** BEGIN RECORDS FOR THIS TASK **

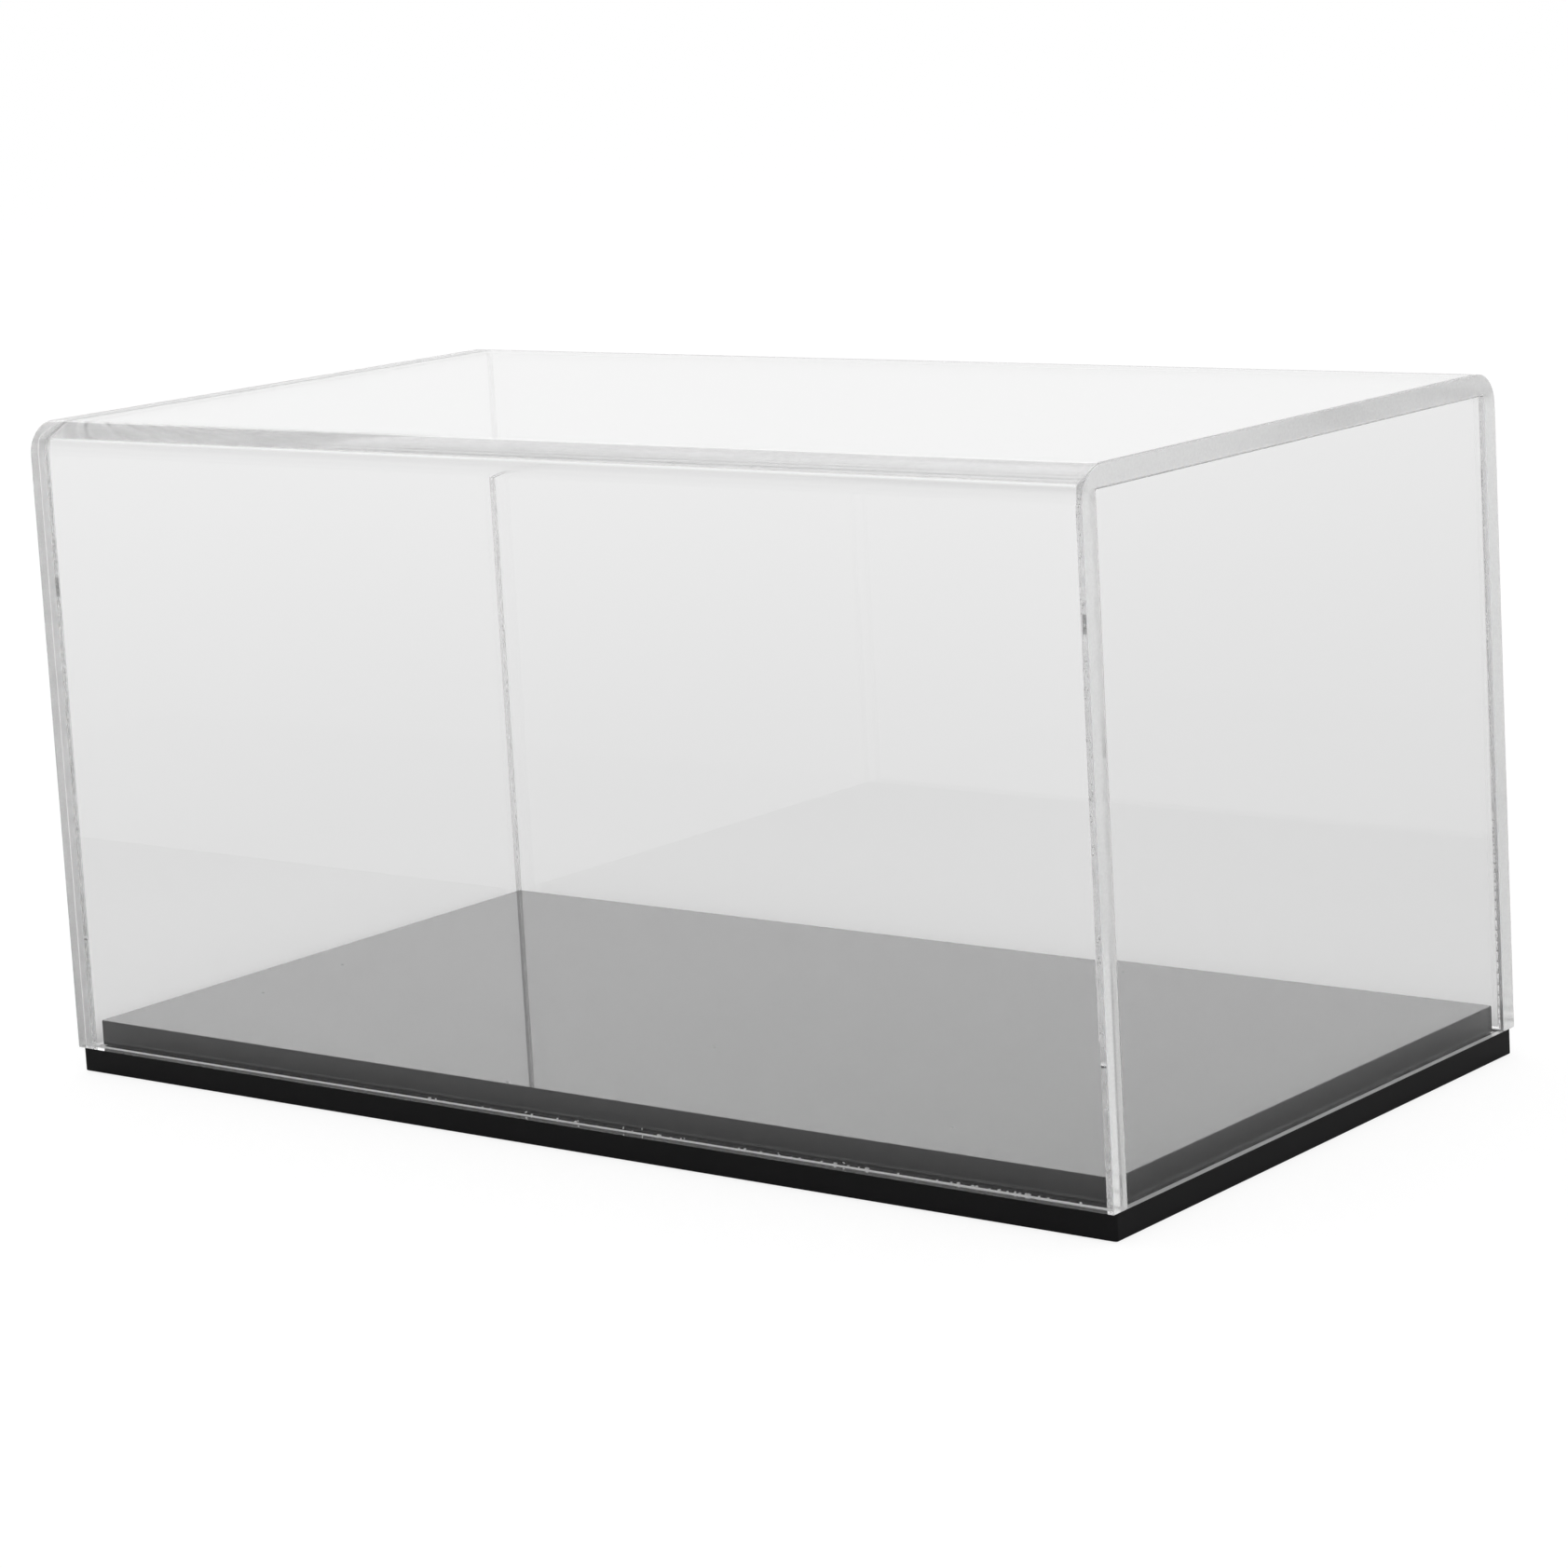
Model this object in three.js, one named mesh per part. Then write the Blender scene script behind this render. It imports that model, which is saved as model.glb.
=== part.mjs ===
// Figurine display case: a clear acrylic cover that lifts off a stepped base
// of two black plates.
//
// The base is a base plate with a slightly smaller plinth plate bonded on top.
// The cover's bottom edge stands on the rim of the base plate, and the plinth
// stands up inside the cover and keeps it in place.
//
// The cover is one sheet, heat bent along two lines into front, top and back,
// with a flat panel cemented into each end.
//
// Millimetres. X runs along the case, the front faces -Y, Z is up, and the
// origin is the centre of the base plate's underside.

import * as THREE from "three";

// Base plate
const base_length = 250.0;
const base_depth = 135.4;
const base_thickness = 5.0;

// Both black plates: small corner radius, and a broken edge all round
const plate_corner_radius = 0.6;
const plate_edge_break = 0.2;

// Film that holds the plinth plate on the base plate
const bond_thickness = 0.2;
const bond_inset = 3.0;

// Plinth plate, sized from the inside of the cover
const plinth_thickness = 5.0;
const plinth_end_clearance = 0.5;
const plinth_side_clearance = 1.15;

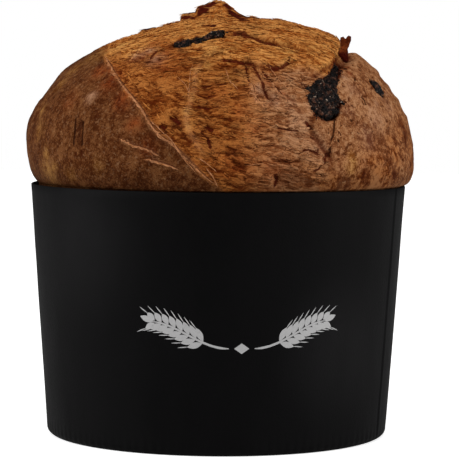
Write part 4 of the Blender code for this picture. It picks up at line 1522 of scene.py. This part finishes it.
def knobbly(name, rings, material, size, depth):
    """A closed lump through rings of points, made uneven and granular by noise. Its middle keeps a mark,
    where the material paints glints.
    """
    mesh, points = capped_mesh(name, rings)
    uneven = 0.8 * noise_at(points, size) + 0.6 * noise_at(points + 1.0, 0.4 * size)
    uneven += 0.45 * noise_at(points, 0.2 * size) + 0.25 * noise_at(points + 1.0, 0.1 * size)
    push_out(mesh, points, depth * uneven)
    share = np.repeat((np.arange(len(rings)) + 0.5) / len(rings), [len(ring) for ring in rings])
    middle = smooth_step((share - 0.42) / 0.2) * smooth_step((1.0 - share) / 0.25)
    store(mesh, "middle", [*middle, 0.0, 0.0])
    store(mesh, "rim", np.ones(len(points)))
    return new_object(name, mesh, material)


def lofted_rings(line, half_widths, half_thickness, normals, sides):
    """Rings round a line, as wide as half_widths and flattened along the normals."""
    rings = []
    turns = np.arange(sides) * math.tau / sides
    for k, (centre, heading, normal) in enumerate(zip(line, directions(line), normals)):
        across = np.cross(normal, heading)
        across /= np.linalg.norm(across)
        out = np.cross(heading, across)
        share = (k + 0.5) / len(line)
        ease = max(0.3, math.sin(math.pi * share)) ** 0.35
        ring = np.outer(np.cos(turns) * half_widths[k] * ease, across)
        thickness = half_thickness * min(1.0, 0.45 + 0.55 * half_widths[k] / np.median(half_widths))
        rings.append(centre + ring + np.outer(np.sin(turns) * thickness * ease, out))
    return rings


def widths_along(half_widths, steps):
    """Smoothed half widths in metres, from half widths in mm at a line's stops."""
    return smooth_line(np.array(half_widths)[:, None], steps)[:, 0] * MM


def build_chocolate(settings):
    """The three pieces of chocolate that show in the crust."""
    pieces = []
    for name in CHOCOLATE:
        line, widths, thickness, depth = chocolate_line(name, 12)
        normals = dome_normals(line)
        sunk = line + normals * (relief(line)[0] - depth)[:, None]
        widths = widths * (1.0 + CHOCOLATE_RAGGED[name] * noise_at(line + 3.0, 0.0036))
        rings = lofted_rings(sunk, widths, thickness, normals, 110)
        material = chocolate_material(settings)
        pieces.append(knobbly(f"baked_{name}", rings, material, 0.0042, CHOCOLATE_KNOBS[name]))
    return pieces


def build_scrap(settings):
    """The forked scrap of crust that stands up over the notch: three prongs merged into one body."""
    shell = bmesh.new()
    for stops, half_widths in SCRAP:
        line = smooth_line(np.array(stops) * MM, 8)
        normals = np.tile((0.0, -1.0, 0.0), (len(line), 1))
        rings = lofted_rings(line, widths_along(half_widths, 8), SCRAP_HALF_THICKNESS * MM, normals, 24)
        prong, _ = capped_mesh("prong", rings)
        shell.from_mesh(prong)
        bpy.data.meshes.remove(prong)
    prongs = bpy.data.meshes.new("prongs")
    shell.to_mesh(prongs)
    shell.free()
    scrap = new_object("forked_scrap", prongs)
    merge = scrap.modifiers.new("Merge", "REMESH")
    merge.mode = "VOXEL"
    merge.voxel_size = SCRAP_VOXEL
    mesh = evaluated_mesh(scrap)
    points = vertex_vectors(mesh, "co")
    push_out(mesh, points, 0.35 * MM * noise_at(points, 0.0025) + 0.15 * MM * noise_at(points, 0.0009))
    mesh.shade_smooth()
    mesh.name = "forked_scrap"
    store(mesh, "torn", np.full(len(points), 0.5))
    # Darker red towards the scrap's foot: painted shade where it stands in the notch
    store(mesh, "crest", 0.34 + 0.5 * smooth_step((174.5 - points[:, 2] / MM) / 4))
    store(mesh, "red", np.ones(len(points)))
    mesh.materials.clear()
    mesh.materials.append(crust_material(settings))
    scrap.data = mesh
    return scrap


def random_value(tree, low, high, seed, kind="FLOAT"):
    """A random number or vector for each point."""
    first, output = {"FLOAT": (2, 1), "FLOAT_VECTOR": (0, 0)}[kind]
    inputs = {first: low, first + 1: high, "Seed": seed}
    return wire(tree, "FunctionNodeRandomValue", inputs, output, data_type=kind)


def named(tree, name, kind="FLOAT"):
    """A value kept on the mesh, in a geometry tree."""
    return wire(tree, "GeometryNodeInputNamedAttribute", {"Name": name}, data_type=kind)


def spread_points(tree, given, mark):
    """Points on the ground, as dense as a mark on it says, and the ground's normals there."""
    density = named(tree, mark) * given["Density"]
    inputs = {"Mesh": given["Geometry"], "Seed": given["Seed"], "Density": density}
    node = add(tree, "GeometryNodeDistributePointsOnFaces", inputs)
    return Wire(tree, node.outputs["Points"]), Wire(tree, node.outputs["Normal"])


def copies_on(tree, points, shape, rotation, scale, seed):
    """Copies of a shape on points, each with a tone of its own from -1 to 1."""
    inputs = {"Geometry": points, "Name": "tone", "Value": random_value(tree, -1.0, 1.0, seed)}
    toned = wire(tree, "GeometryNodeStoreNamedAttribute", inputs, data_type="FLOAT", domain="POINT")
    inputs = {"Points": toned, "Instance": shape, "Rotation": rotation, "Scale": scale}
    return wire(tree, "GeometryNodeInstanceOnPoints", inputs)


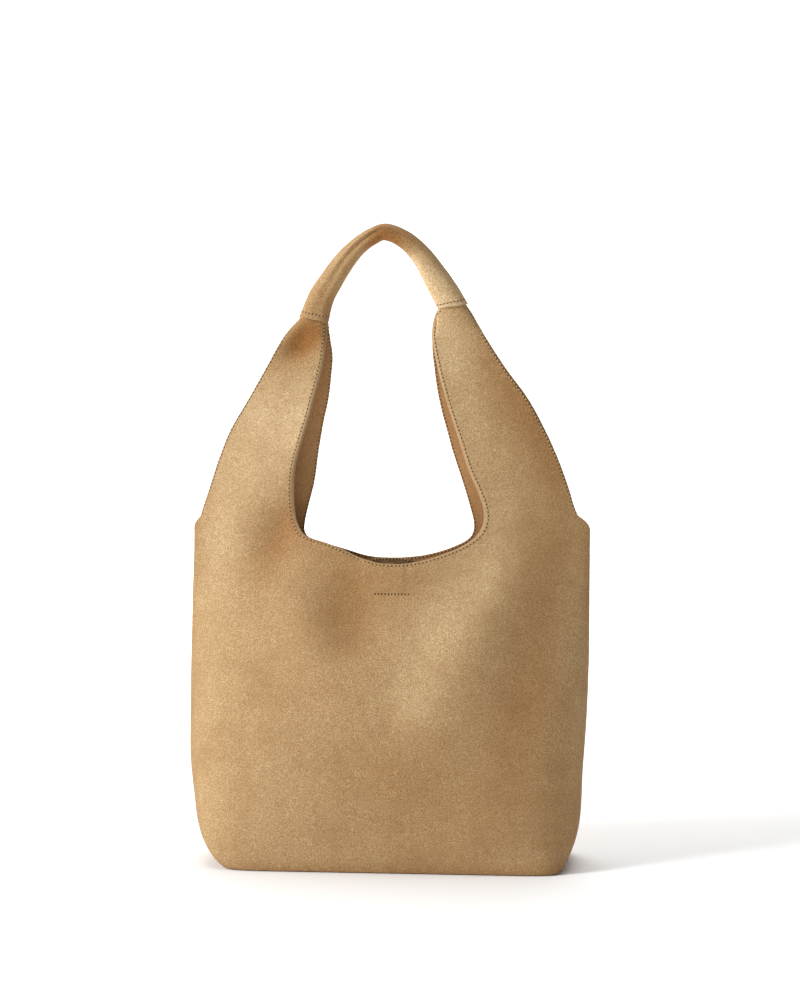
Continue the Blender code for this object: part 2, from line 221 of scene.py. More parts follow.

** END RECORDS FOR THIS TASK **

> DIRECTIONS
Include the first line, the line containing "const plinth_side_clearance = 1.15;", and every line between them, copied exactly from the material above; output no other line.

> RESULT
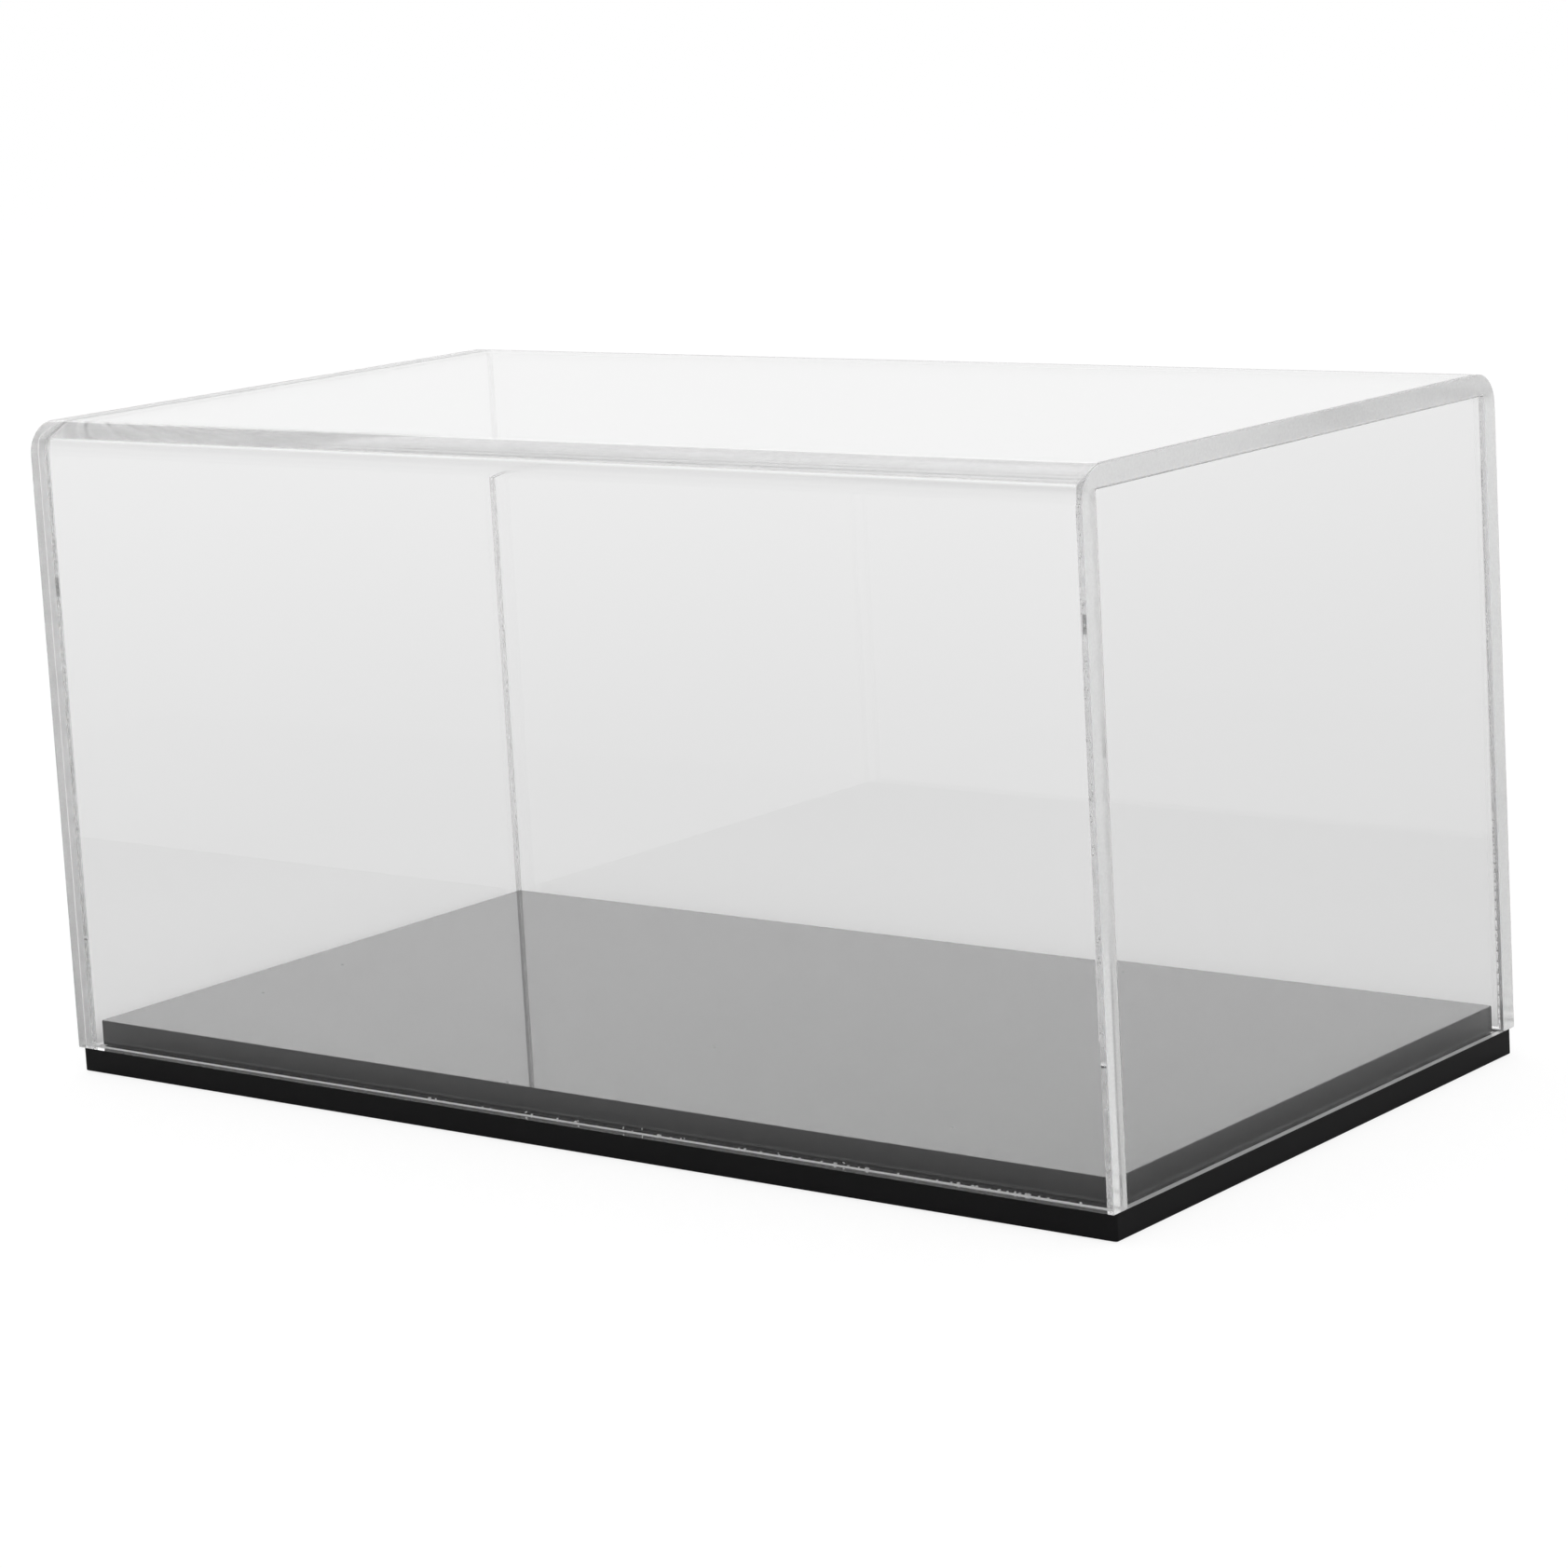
Model this object in three.js, one named mesh per part. Then write the Blender scene script behind this render. It imports that model, which is saved as model.glb.
=== part.mjs ===
// Figurine display case: a clear acrylic cover that lifts off a stepped base
// of two black plates.
//
// The base is a base plate with a slightly smaller plinth plate bonded on top.
// The cover's bottom edge stands on the rim of the base plate, and the plinth
// stands up inside the cover and keeps it in place.
//
// The cover is one sheet, heat bent along two lines into front, top and back,
// with a flat panel cemented into each end.
//
// Millimetres. X runs along the case, the front faces -Y, Z is up, and the
// origin is the centre of the base plate's underside.

import * as THREE from "three";

// Base plate
const base_length = 250.0;
const base_depth = 135.4;
const base_thickness = 5.0;

// Both black plates: small corner radius, and a broken edge all round
const plate_corner_radius = 0.6;
const plate_edge_break = 0.2;

// Film that holds the plinth plate on the base plate
const bond_thickness = 0.2;
const bond_inset = 3.0;

// Plinth plate, sized from the inside of the cover
const plinth_thickness = 5.0;
const plinth_end_clearance = 0.5;
const plinth_side_clearance = 1.15;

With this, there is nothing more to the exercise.